Shortly after the bump, we see the lens fall off the RED Epic camera, and a couple of chips from the bowling ball go flying into the air. Some have doubted its authenticity, but MXR Productions insist that the incident genuine, and not faked. Many Internet sceptics, however, disagree. Take a look for yourself.

It really does, at first, appear that the lens is simply being held on, with the camera carefully positioned to only clip the ball. However, you’d be holding the lens in exactly the same manner if you were, for example, focus pulling on a moving subject heading towards the camera.

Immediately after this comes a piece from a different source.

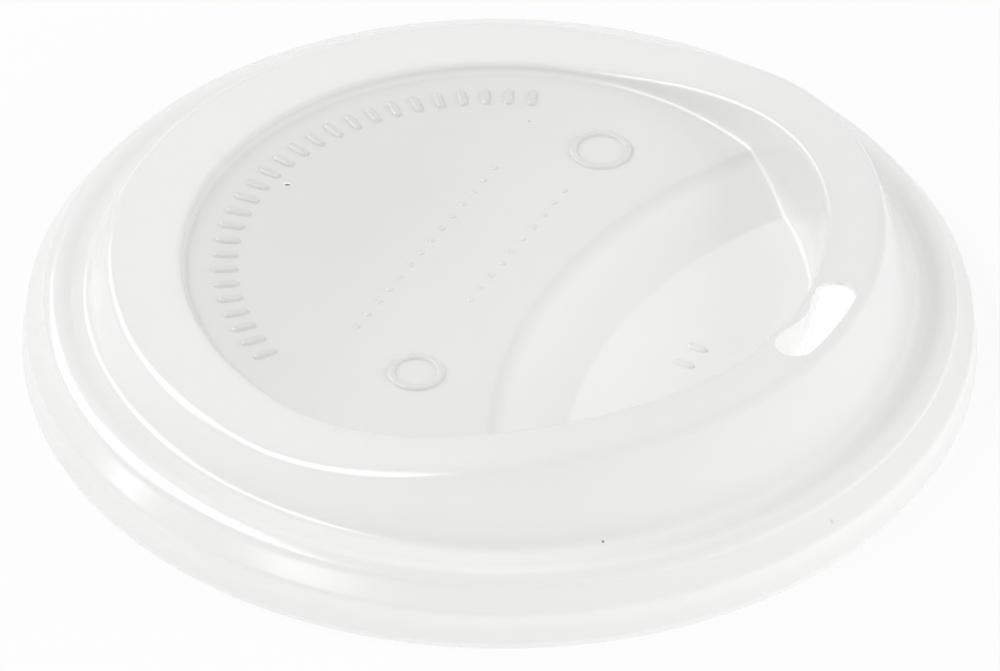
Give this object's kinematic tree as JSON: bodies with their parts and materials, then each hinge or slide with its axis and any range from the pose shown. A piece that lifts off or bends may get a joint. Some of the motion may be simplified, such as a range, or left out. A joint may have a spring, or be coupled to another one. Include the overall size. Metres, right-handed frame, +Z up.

Which is exactly what the camera operator says he was doing at the moment of impact.

red_bowling_ball_impact

They say that the hit from the bowling ball broke the lens adapter that was being used to mount a Nikon lens onto EF mount RED camera. They did point out later in the comments that this was not an official RED lens adapter, but a “cheap third party” one.

Adding a little more fuel to the fake fire is the fact that the incident has been recorded form a second camera, specifically focused on the “action”. Why would anybody do that unless they knew something was going to happen? right?

Personally, I’d say it’s fairly common practise to shoot behind the scenes footage on shoots for your own showreels, promos, etc. I do it all the time. Sometimes it’s an assistant holding a camera, sometimes it’s locked off on a tripod, and sometimes it’s an automated slider bouncing back and forth. Occasionally, it catches the odd mistake here and there.

I’m inclined to believe it was a genuine incident. I’ve bought a bunch of those cheap eBay lens adapters myself, and I know just how flimsy they can be, and how easily lenses can slide out of them if you’re not careful.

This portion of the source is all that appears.